Like McCain, the Democrat was asked how much importance he attached to the issue: “It will be one of my priorities on my first day because this is an issue that we have demagogued,” he replied.

The McCain campaign later issued a statement accusing Obama of trying to kill the 2007 Bill by voting for amendments that its Democratic sponsors opposed.

Both campaigns realise the importance of the Hispanic vote, with an estimated 20 million people eligible to vote in 2008.

Negative debate

With 8 million Latinos not yet registered to vote, the majority of these aged under 35, latin music celebrities have been drafted in by both campaigns to target them, along with advertising on radio, television and on the internet in Spanish.

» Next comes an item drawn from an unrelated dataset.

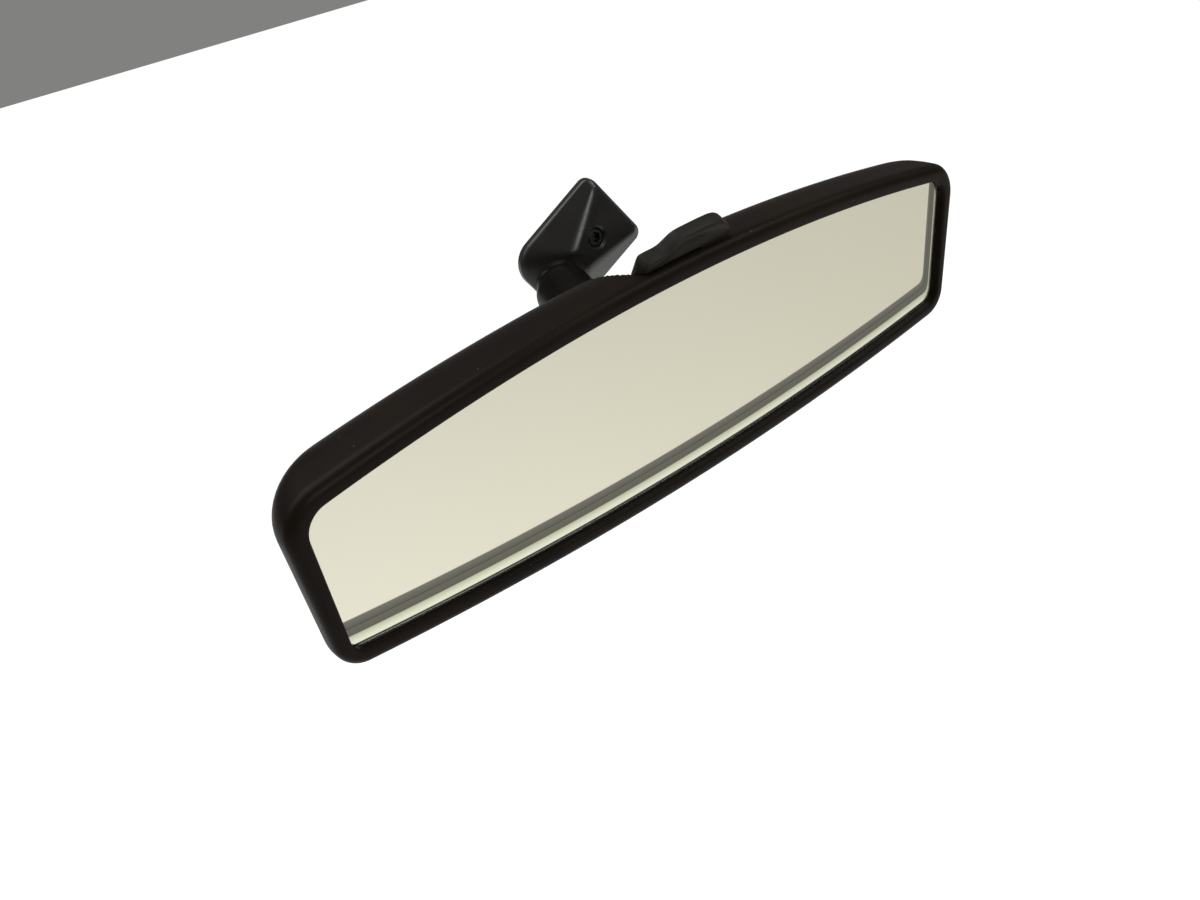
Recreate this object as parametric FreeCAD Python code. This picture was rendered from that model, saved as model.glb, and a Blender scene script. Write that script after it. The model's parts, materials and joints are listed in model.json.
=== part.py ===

“The Latino vote is not a monolithic vote, and the candidates cannot take it for granted”, William Ramos, head of the NALEO, told Al Jazeera. “We expect 9.2 million Latinos to go vote and that’s what  important here, that the voice of the Latino community is heard.”

But he says that while immigration motives Hispanic voters, they have the same concerns as all other Americans.

“The economy, schools for their children, owning a home, jobs and the war in Iraq; a lot of Latinos are in the armed services and are suffering in the war in Iraq,” he said. “Immigration motives them to go vote simply because of the tenor and the negative tone of the immigration debate in this country.”

In 2004, George Bush won more than 35% of the Hispanic vote, a record for a Republican candidate, but current polling shows them two-to-one in favour of the Democrats, but with a large proportion still undecided.